Identify key trends in strategic cross-border investments between Asia and Israel.

Historically, U.S. companies have been the major investors in Israel’s high technology, including companies such as Berkshire Hathaway (e.g., Iskar and Teva) and Microsoft. Last year, Intel acquired Mobileye for an astonishing $15 billion. Over the last five years, China has followed the pack of the more traditional Asian investors — Hong Kong, Japan, Korea and Singapore — to become one of the most active investors in the start-up nation.

China has shown particular interest in healthcare, cleantech (water purification, desalination, and waste management), software, and technology related to automobile manufacturing.

Owing to the very high cost of labor in Israel, local companies have been more active in using Chinese companies to manufacture their products.

What is the impact of growing cooperation between China and Israel on investment and infrastructure on the United States, Israel’s key security ally?     

Indeed, the bond between the U.S. and Israel has been very strong and has become even stronger recently under the Trump administration. Because Israel has a close relationship with both China and the U.S., Israel could work to help improve relations between the two giants. A very small number of investments in strategic industries will likely remain off limits to China, but such restrictions would also apply to most other countries. Infrastructure  ̶  such as bridges, tunnels, ports, and highways  ̶  built by Chinese companies will continue to proliferate at an even faster pace. A large number of Chinese construction workers are already based in Israel and have been key to sustaining its economic boom.

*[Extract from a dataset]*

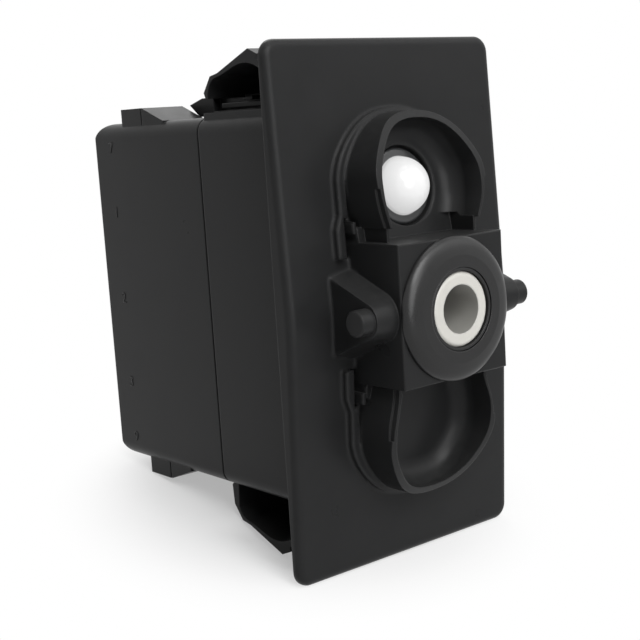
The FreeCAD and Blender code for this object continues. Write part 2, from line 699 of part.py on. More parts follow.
def seal_ring():
    """Rubber ring snapped into the box front, hollowed to a ball for the lip on the lever."""
    back = -BOX_FRONT + BOX_WALL
    rear = back + SEAL_FLANGE_T
    curve = Part.BSplineCurve()
    points = [V(SEAL_R, -BOX_FRONT, 0)] + [V(SEAL_R - inward, y, 0) for inward, y in SEAL_PROFILE]
    curve.interpolate(points)
    corners = [points[-1], V(SEAL_CORE_R, SEAL_FRONT, 0), V(SEAL_CORE_R, -BOX_FRONT, 0), points[0]]
    edges = [curve.toShape()] + [Part.makeLine(p, q) for p, q in zip(corners, corners[1:])]
    ring = Part.Face(Part.Wire(edges)).revolve(V(0, 0, 0), V(0, 1, 0), 360)
    neck = rod(0, 0, -BOX_FRONT - 0.2, back + 0.2, SEAL_HOLE_R - SEAL_GAP)
    flange = rod(0, 0, back, rear, SEAL_FLANGE_R)
    body = ring.fuse([neck, flange])
    ball = Part.makeSphere(SEAL_BALL_R, V(0, PIN_Y, 0))
    half = TRUNNION_R + 3 * TRUNNION_GAP
    notch = cross_rod(PIN_Y, 0, -SEAL_R, SEAL_R, half)
    notch = notch.fuse(block(-SEAL_R, SEAL_R, PIN_Y, rear + 1, -half, half))
    bore = rod(0, 0, SEAL_FRONT - 1, rear + 1, SEAL_BORE_R)
    return body.cut(bore).cut(ball).cut(notch).removeSplitter()


def seal_lip():
    """Rubber lip moulded round the lever's tube, ball-shaped so that it turns inside the ring."""
    ball = Part.makeSphere(LIP_BALL_R, V(0, PIN_Y, 0))
    body = ball.common(rod(0, 0, LIP_FRONT, LIP_REAR, LIP_BALL_R + 1))
    return body.cut(rod(0, 0, LIP_FRONT - 1, LIP_REAR + 1, TUBE_R + LIP_GAP))


def lever():
    """Tilting lever: front tube, trunnions, yoke and the two spring barrels."""
    tube = rod(0, 0, TUBE_FRONT, STEM_Y, TUBE_R)
    tube = rounded(tube, TUBE_LIP_R, lambda p: abs(p.y - TUBE_FRONT) < 1e-6)
    stem = rod(0, 0, STEM_Y - 0.1, YOKE_Y0 + 0.5, STEM_R)
    bore = rod(0, 0, TUBE_FRONT - 1, TUBE_BORE_END, TUBE_BORE_R)
    trunnions = cross_rod(PIN_Y, 0, -TRUNNION_X, TRUNNION_X, TRUNNION_R)
    yoke = block(-POLE_X, POLE_X, YOKE_Y0, YOKE_Y1, -BARREL_R, BARREL_R)
    body = tube.fuse([stem, trunnions, yoke])
    for x in (-POLE_X, POLE_X):
        body = body.fuse(rod(x, 0, YOKE_Y0, BARREL_END, BARREL_R))
        body = body.cut(rod(x, 0, PLUNGER_BORE_Y, BARREL_END + 1, PLUNGER_R + PLUNGER_GAP))
    return body.cut(bore).removeSplitter()


def plunger(x):
    """Round-nosed plunger with a spring pocket."""
    nose = BRIDGE_Y0 - NOSE_GAP
    body = rod(x, 0, PLUNGER_Y0, nose - PLUNGER_R, PLUNGER_R)
    body = body.fuse(Part.makeSphere(PLUNGER_R, V(x, nose - PLUNGER_R, 0)))
    pocket = rod(x, 0, PLUNGER_Y0 - 1, PLUNGER_Y0 + POCKET_DEPTH, PLUNGER_R - POCKET_WALL)
    peg = rod(x, 0, PLUNGER_Y0 - 1, PLUNGER_Y0 + POCKET_DEPTH + BITE, PEG_R)
    sink = rod(x, 0, PLUNGER_Y0 - 1, PLUNGER_Y0 + PEG_SINK, PEG_R + PEG_GAP)
    return body.cut(pocket.cut(peg)).cut(sink).removeSplitter()


def plunger_spring(x):
    """Round-wire compression spring between the barrel's bottom and the plunger."""
    y0 = PLUNGER_BORE_Y + SPRING_WIRE_R + SPRING_SEAT_GAP
    y1 = PLUNGER_Y0 - SPRING_WIRE_R - SPRING_SEAT_GAP
    pitch = (y1 - y0) / SPRING_TURNS
    helix = Part.makeHelix(pitch, y1 - y0, SPRING_R)
    circle = Part.Wire(Part.makeCircle(SPRING_WIRE_R, V(SPRING_R, 0, 0), V(0, 1, 0)))
    coil = Part.Wire(helix.Edges).makePipeShell([circle], True, True)
    coil.rotate(V(0, 0, 0), V(1, 0, 0), -90)
    coil.translate(V(x, y0, 0))
    return coil


def hollow():
    """Centre along Y and radius of the bridge's hollow, from the plunger nose's path over the tilt."""
    nose = BRIDGE_Y0 - NOSE_GAP - PLUNGER_R
    tilt = LEVER_TILT * DEG
    turn = CONTACT_RATIO * tilt
    ahead = PIN_Y + (nose - PIN_Y) * math.cos(tilt) - PIVOT_Y
    aside = (nose - PIN_Y) * math.sin(tilt)
    sag = nose - PIVOT_Y - ahead * math.cos(turn) + aside * math.sin(turn)
    half = ahead * math.sin(turn) + aside * math.cos(turn)
    path = (half * half + sag * sag) / (2 * sag)
    return nose - path, path + PLUNGER_R + NOSE_GAP


def rocker_contact(x):
    """Bent contact bridge that see-saws on its fulcrum; the plunger's nose follows its hollow."""
    half = BRIDGE_W / 2
    cy, r = hollow()
    back = r + BRIDGE_Y1 - BRIDGE_Y0

    def at(radius, z):
        return V(x - half, cy + math.sqrt(radius ** 2 - z ** 2), z)

    front_arc = Part.Arc(at(r, SHOULDER_Z), at(r, 0), at(r, -SHOULDER_Z)).toShape()
    back_arc = Part.Arc(at(back, -SHOULDER_Z), at(back, 0), at(back, SHOULDER_Z)).toShape()
    low = [at(r, -SHOULDER_Z), V(x - half, BRIDGE_Y0, -PAD_Z), V(x - half, BRIDGE_Y0, -BRIDGE_Z),
           V(x - half, BRIDGE_Y1, -BRIDGE_Z), V(x - half, BRIDGE_Y1, -PAD_Z), at(back, -SHOULDER_Z)]
    high = [V(p.x, p.y, -p.z) for p in reversed(low)]
    edges = [front_arc] + [Part.makeLine(a, b) for a, b in zip(low, low[1:])]
    edges += [back_arc] + [Part.makeLine(a, b) for a, b in zip(high, high[1:])]
    bar = Part.Face(Part.Wire(edges)).extrude(V(BRIDGE_W, 0, 0))
    hub = block(x - half, x + half, BRIDGE_Y1 - 0.3, PIVOT_Y, -BRIDGE_HUB_Z, BRIDGE_HUB_Z)
    groove = cross_rod(PIVOT_Y, 0, x - half - 1, x + half + 1, RIDGE_ROD_R + RIDGE_GAP)
    return bar.fuse(hub).cut(groove).removeSplitter()


def moving_tip(x, z):
    """Contact rivet with a domed face."""
    crown = Part.makeSphere(TIP_CROWN_R, V(x, BRIDGE_Y1 + TIP_T - TIP_CROWN_R, z))
    return rod(x, z, BRIDGE_Y1, BRIDGE_Y1 + TIP_T, MOVING_TIP_R).common(crown)


def fixed_tip(x, z):
    front = BRIDGE_Y1 + TIP_T + CONTACT_GAP
    return rod(x, z, front, front + TIP_T, FIXED_TIP_R)


def blade(x, z, y0):
    """Tab along Y with a bevelled end."""
    w = BLADE_W / 2
    low = z - BLADE_T / 2
    bevel_y = BLADE_END - BLADE_BEVEL
    pts = [V(x - w, y0, low), V(x - w, bevel_y, low), V(x - w + BLADE_BEVEL, BLADE_END, low),
           V(x + w - BLADE_BEVEL, BLADE_END, low), V(x + w, bevel_y, low), V(x + w, y0, low)]
    body = Part.Face(Part.makePolygon(pts + pts[:1])).extrude(V(0, 0, BLADE_T))
    hole = Part.makeCylinder(BLADE_HOLE_R, 2 * BLADE_T, V(x, BLADE_END - BLADE_HOLE_IN, z - BLADE_T))
    return body.cut(hole)


def common_terminal(x):
    """Middle terminal with the rounded fulcrum ridge."""
    tab = blade(x, 0, PIVOT_Y)
    trim = BRIDGE_W / 2 - FULCRUM_TRIM
    for side in (-1, 1):
        cut_x = x + side * (trim + FULCRUM_L)
        tab = tab.cut(block(cut_x - FULCRUM_L, cut_x + FULCRUM_L, PIVOT_Y - 1, PIVOT_Y + FULCRUM_L, -1, 1))
    return tab.fuse(cross_rod(PIVOT_Y, 0, x - trim, x + trim, RIDGE_ROD_R)).removeSplitter()


def contact_terminal(x, z):
    """Outer terminal with the bent pad that carries the fixed tip."""
    y0 = BRIDGE_Y1 + 2 * TIP_T + CONTACT_GAP
    sign = 1 if z > 0 else -1
    ends = sorted((z + sign * BLADE_T / 2, sign * (CONTACT_Z - FIXED_TIP_R - PAD_PAST)))
    pad = block(x - PAD_X, x + PAD_X, y0, y0 + BLADE_T, ends[0], ends[1])
    return blade(x, z, y0).fuse(pad).removeSplitter()


def lamp_terminal(x):
    return blade(x, LAMP_ROW_Z, LAMP_BLADE_Y)


def lamp_lens():
    """White domed lens with a front collar and a pocket for the lamp."""
    dome = Part.makeSphere(LENS_R, lamp_point(LENS_SINK))
    stem = lamp_rod(LENS_SINK, LENS_END, LENS_R)
    keep = lamp_rod(-LENS_R, LENS_END, LENS_R)
    body = dome.common(keep).fuse(stem)
    collar = lamp_rod(COLLAR_DEPTH, RECESS_DEPTH - LENS_GAP, COLLAR_R)
    front = lamp_point(COLLAR_DEPTH)
    collar = rounded(collar, COLLAR_EDGE_R, lambda p: abs(p.sub(front).dot(lamp_dir())) < 1e-6)
    pocket = lamp_rod(LED_CROWN - LED_BORE_R, LENS_END + 1, LED_BORE_R)
    return body.fuse(collar).cut(pocket).removeSplitter()


def seat_depth():
    """Depth along the lamp axis at which the boss round the lens ends."""
    t = CUP_TILT * DEG
    return (FLOOR_T - floor_y(LAMP_Z) + LENS_BOSS_SEAT_R * math.sin(t)) / math.cos(t)


def lamp_led():
    body = Part.makeSphere(LED_R, lamp_point(LED_CROWN)).fuse(lamp_rod(LED_CROWN, LENS_END + 0.2, LED_R))
    return body.fuse(lamp_rod(LENS_END, LENS_END + LED_FLANGE_T, LED_FLANGE_R)).removeSplitter()


def wire_path(points, r):
    """Round wire along a broken line, with ball corners."""
    parts = [Part.makeSphere(r, p) for p in points[1:-1]]
    for a, b in zip(points, points[1:]):
        d = b.sub(a)
        parts.append(Part.makeCylinder(r, d.Length, a, d))
    return parts[0].fuse(parts[1:]).removeSplitter()


def lead_start(side, depth):
    """Point on a lamp lead, depth behind the lamp's flange."""
    p = lamp_point(LENS_END + LED_FLANGE_T + depth)
    return V(side * LEAD_X, p.y, p.z)


def lead_end(side):
    return V(side * POLE_X, LAMP_BLADE_Y + LEAD_LAP, LAMP_ROW_Z - BLADE_T / 2 - LEAD_R)


def resistor_ends():
    """Ends of the series resistor on the right-hand lead."""
    return V(POLE_X, RESISTOR_Y, RESISTOR_Z), V(POLE_X, RESISTOR_Y + RESISTOR_L, RESISTOR_Z)


def lamp_lead_left():
    end = lead_end(-1)
    knee = V(-POLE_X, LEAD_KNEE_Y, end.z - LEAD_KNEE_DROP)
    return wire_path([lead_start(-1, 0), lead_start(-1, LEAD_STRAIGHT), knee,
                      V(-POLE_X, LAMP_BLADE_Y - LEAD_RUN, end.z), end], LEAD_R)


def lamp_lead_right():
    first, _ = resistor_ends()
    return wire_path([lead_start(1, 0), lead_start(1, LEAD_STRAIGHT),
                      V(POLE_X, first.y - LEAD_NEAR, first.z), first], LEAD_R)


def lamp_lead_tail():
    _, last = resistor_ends()
    end = lead_end(1)
    return wire_path([last, V(POLE_X, last.y + LEAD_RUN, last.z),
                      V(POLE_X, LAMP_BLADE_Y - LEAD_LAP, end.z), end], LEAD_R)


def lamp_resistor():
    a, b = resistor_ends()
    body = rod(a.x, a.z, a.y, b.y, RESISTOR_R)
    return rounded(body, RESISTOR_END_R, lambda p: abs(p.y - a.y) < 1e-6 or abs(p.y - b.y) < 1e-6)


def all_parts():
    parts = {
        "bracket": bracket(),
        "rear_base": rear_base(),
        "seal_ring": seal_ring(),
        "seal_lip": seal_lip(),
        "lever": lever(),
        "lamp_lens": lamp_lens(),
        "lamp_led": lamp_led(),
        "lamp_resistor": lamp_resistor(),
        "lamp_lead_left": lamp_lead_left(),
        "lamp_lead_right": lamp_lead_right(),
        "lamp_lead_tail": lamp_lead_tail(),
    }
    for side, x in (("left", -POLE_X), ("right", POLE_X)):
        parts["plunger_" + side] = plunger(x)
        parts["plunger_spring_" + side] = plunger_spring(x)
        parts["rocker_contact_" + side] = rocker_contact(x)
        for end, z in (("upper", CONTACT_Z), ("lower", -CONTACT_Z)):
            parts["moving_tip_" + side + "_" + end] = moving_tip(x, z)
            parts["fixed_tip_" + side + "_" + end] = fixed_tip(x, z)
    for number, x, z in terminal_places():
        if number > 6:
            shape = lamp_terminal(x)
        elif z == 0.0:
            shape = common_terminal(x)
        else:
            shape = contact_terminal(x, z)
        parts["terminal_" + str(number)] = shape
    return parts


def main():
    os.makedirs("parts", exist_ok=True)
    for name, shape in all_parts().items():
        print(name, "solids", len(shape.Solids), "volume", round(shape.Volume, 2), "valid", shape.isValid())
        shape.exportStep("parts/" + name + ".step")


main()
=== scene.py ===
"""Looks of a sealed panel rocker switch without its cap, on a white studio floor.

Everything is in metres in the part's own frame: X to the right seen from the front, Y back
through the panel, Z up, and the origin in the middle of the plane where the plate meets the panel.
Fields whose names end in _mm are in millimetres.
"""
import logging
import math
from dataclasses import dataclass, field
from enum import Enum
from typing import Iterable

import bpy
import numpy as np
from mathutils import Matrix, Vector


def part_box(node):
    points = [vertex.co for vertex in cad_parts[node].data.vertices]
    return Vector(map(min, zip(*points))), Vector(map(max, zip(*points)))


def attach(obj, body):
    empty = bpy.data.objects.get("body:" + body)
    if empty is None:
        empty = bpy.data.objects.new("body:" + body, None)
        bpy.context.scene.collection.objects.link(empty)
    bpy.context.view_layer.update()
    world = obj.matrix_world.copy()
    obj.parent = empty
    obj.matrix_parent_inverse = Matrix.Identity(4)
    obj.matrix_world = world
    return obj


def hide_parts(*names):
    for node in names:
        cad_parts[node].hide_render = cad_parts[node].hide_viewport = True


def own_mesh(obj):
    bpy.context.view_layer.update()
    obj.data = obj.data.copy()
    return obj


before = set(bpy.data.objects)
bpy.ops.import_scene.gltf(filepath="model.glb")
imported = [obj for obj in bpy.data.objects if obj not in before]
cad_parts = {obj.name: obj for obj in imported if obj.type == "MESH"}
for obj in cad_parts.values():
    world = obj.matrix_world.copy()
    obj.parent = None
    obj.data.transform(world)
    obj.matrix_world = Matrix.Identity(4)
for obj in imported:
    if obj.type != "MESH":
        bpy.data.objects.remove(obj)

log = logging.getLogger("rocker_switch")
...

Innovation technology is a key concern in the U.S.-China trade dispute. If U.S.–China trade relations worsen, what are U.S. foreign policy implications for Israel-U.S. relations?

As explained above, we believe that Israel could play a key role in facilitating negotiations between the two nations. There will be sensitive technology that will be off limits, but China will continue to invest across the board in the sectors described above.